I’m a massive Kushner fan. She one of those writers like Zadie Smith or Rivka Galchen who can pull off a novel as effortlessly as an essay. The writer that can defy classification as just a novelist or just an essayist and just be a damn writer is really my favorite kind. Same goes with poets. Melissa Broder and Saeed Jones come to mind as writers who I first gravitated towards because of their poetry, then they knocked me on my ass with a novel or memoir (Broder’s The Pisces and Jones’s How We Fight for Our Lives, respectively). I know this sounds obvious, like a writer should be able to write, that’s not always the case. Some writers want to do one thing, and that’s totally fine and admirable. If you’re a brilliant novelist and you don’t think you have much else to say, then I can respect that. But as a person who reads a good deal, I like to pride myself on being able to tell when a writer has a curious mind and has more to say. Those writers are the ones I tend to pay the most attention to, hanging around waiting like a dorky fanboy for what they’re going to give us next.

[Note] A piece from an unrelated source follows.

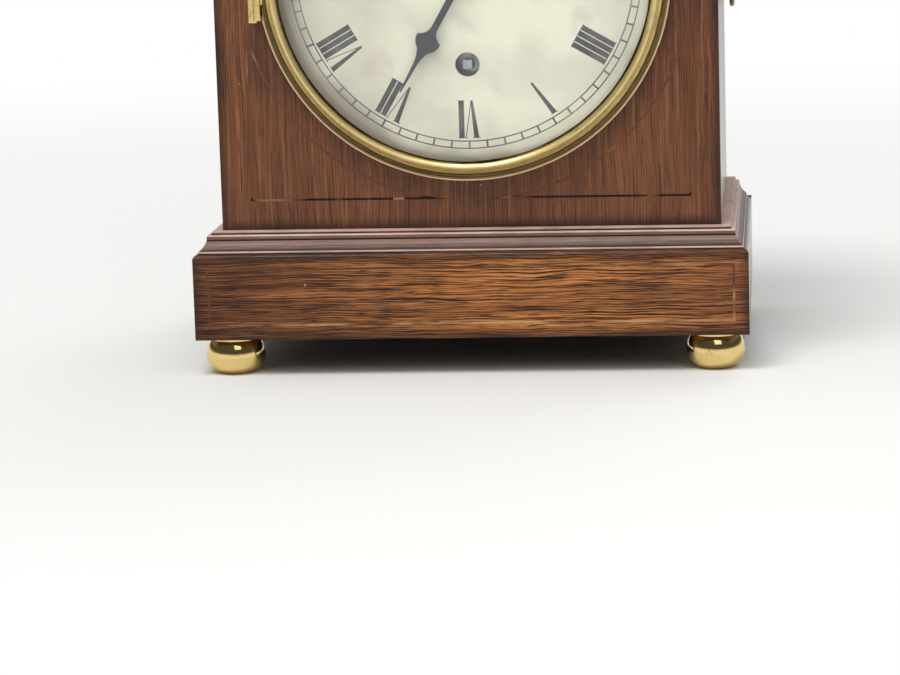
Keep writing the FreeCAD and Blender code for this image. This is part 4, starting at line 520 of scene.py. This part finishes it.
track, given, result = tree_with("minute_track", Inner="Float", Outer="Float", Line="Float", Tick="Float",
                                 Count="Int", Wax="Material")
between_rings = node(track, "ShaderNodeMath", {0: given.outputs["Inner"], 1: given.outputs["Outer"]},
                     operation="ADD")
middle_radius = node(track, "ShaderNodeMath", {0: between_rings.outputs[0], 1: 0.5}, operation="MULTIPLY")
length = node(track, "ShaderNodeMath", {0: given.outputs["Outer"], 1: given.outputs["Inner"]},
              operation="SUBTRACT")
profile = node(track, "GeometryNodeCurvePrimitiveQuadrilateral", {"Width": given.outputs["Line"],
                                                                 "Height": 0.00006})
parts = []
for ring in ("Inner", "Outer"):
    circle = node(track, "GeometryNodeCurvePrimitiveCircle", {"Resolution": 240,
                                                              "Radius": given.outputs[ring]})
    parts.append(node(track, "GeometryNodeCurveToMesh", {"Curve": circle.outputs[0],
                                                         "Profile Curve": profile.outputs[0]}).outputs[0])
stations = node(track, "GeometryNodeCurvePrimitiveCircle", {"Resolution": given.outputs["Count"],
                                                           "Radius": middle_radius.outputs[0]})
spots = node(track, "GeometryNodeCurveToPoints", {"Curve": stations.outputs[0]}, mode="EVALUATED")
bar_size = node(track, "ShaderNodeCombineXYZ", {0: length.outputs[0], 1: given.outputs["Tick"], 2: 0.00006})
bar = node(track, "GeometryNodeMeshCube", {"Size": bar_size.outputs[0]})
where = node(track, "GeometryNodeInputPosition")
aim = node(track, "FunctionNodeAlignRotationToVector", {"Vector": where.outputs[0]}, axis="X")
bars = node(track, "GeometryNodeInstanceOnPoints", {"Points": spots.outputs[0], "Instance": bar.outputs[0],
                                                    "Rotation": aim.outputs[0]})
joined = node(track, "GeometryNodeJoinGeometry")
for part in parts + [bars.outputs[0]]:
    track.links.new(part, joined.inputs[0])
real = node(track, "GeometryNodeRealizeInstances", {0: joined.outputs[0]})
waxed = node(track, "GeometryNodeSetMaterial", {"Geometry": real.outputs[0],
                                                "Material": given.outputs["Wax"]})
track.links.new(waxed.outputs[0], result.inputs[0])

minute_track = grow("minute_track", track, Inner=0.0603, Outer=0.0629, Line=0.00045, Tick=0.0007, Count=60,
                    Wax=bpy.data.materials["worn_thin_wax"])
stand(minute_track, 0, DIAL_FACE, DIAL_MIDDLE)
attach(minute_track, "case")

# Hour figures: strokes 13.6 mm long on the radius, feet to the middle. Bars are 1.95 mm, hairlines 0.3.
FOOT, HEAD = 45.6, 59.2
BAR, GAP, HAIR = 1.95, 0.35, 0.3


def straight(left, right, low, high):
    """An upright or level stroke."""
    return [(left, low), (right, low), (right, high), (left, high)]


def lean(foot, foot_wide, head, head_wide):
    """A stroke that leans from the foot of the figure to its head."""
    return [(foot, FOOT), (foot + foot_wide, FOOT), (head + head_wide, HEAD), (head, HEAD)]


def upright(at):
    """A thick bar with thin serifs, its left side at a place across the figure."""
    return [straight(at, at + BAR, FOOT, HEAD), straight(at - 0.25, at + BAR + 0.25, HEAD - 0.22, HEAD),
            straight(at - 0.25, at + BAR + 0.25, FOOT, FOOT + 0.22)]


def five(at, wear_and_painted_light=False):
    """A thick stroke that leans to a point at the foot, and a hairline back up, left off a V whose wax has
    dropped out.
    """
    thick = [lean(at + 2.2, 0.8, at, 1.9), straight(at - 0.5, at + 2.3, HEAD - 0.25, HEAD)]
    thin = [lean(at + 2.6, HAIR, at + 5.0 - HAIR, HAIR), straight(at + 4.1, at + 5.6, HEAD - 0.22, HEAD)]
    return thick if wear_and_painted_light else thick + thin


def ten(at):
    """A thick and a thin stroke crossed."""
    return [lean(at + 3.6, 1.9, at, 1.9), lean(at + 0.5, HAIR, at + 5.0 - HAIR, HAIR),
            straight(at - 0.4, at + 2.3, HEAD - 0.22, HEAD), straight(at + 3.2, at + 5.9, FOOT, FOOT + 0.22)]


WIDTHS = {"I": BAR, "V": 5.0, "X": 5.5}
FIGURES = ["I", "II", "III", "IIII", "V", "VI", "VII", "VIII", "IX", "X", "XI", "XII"]
figures = bmesh.new()
for hour, letters in enumerate(FIGURES, 1):
    total = sum(WIDTHS[letter] for letter in letters) + GAP * (len(letters) - 1)
    across = -total / 2
    turn = math.radians(30 * hour)
    for letter in letters:
        if letter == "I":
            strokes = upright(across)
        elif letter == "V":
            strokes = five(across, wear_and_painted_light=hour == 5)
        else:
            strokes = ten(across)
        across += WIDTHS[letter] + GAP
        for lift, stroke in enumerate(strokes):
            rings = []
            for depth in (-0.000035 - lift * 0.000002, 0.00002):
                rings.append([figures.verts.new((
                    (v * math.sin(turn) + u * math.cos(turn)) / 1000, DIAL_FACE + depth,
                    DIAL_MIDDLE + (v * math.cos(turn) - u * math.sin(turn)) / 1000)) for u, v in stroke])
            figures.faces.new(rings[0])
            figures.faces.new(rings[1][::-1])
            for i in range(4):
                j = (i + 1) % 4
                figures.faces.new([rings[0][j], rings[0][i], rings[1][i], rings[1][j]])
bmesh.ops.recalc_face_normals(figures, faces=figures.faces)
figure_mesh = bpy.data.meshes.new("hour_figures")
figures.to_mesh(figure_mesh)
figures.free()
figure_mesh.materials.append(bpy.data.materials["faded_engraver_wax"])
hour_figures = bpy.data.objects.new("hour_figures", figure_mesh)
bpy.context.scene.collection.objects.link(hour_figures)
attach(hour_figures, "case")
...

Kushner really blew up a few years back with the publication of The Flamethrowers, and while I enjoyed that book, I tell everybody to pick up Telex From Cuba (I regrettably have not read The Mars Room just yet). But I also will tell them to go online and look for her nonfiction stuff that’s available because you’ll gain a deeper understanding into her and her work. That’s why I’m so excited for her collection of essays that’s coming out this April, The Hard Crowd: Essays 2000-2020. I’ll be able to say “I love Telex From Cuba and you should also get The Hard Crowd as well.” So easy!
For those who want a sample, there’s a piece of Kushner’s in the latest New Yorker that I really love, “The Hard Crowd.”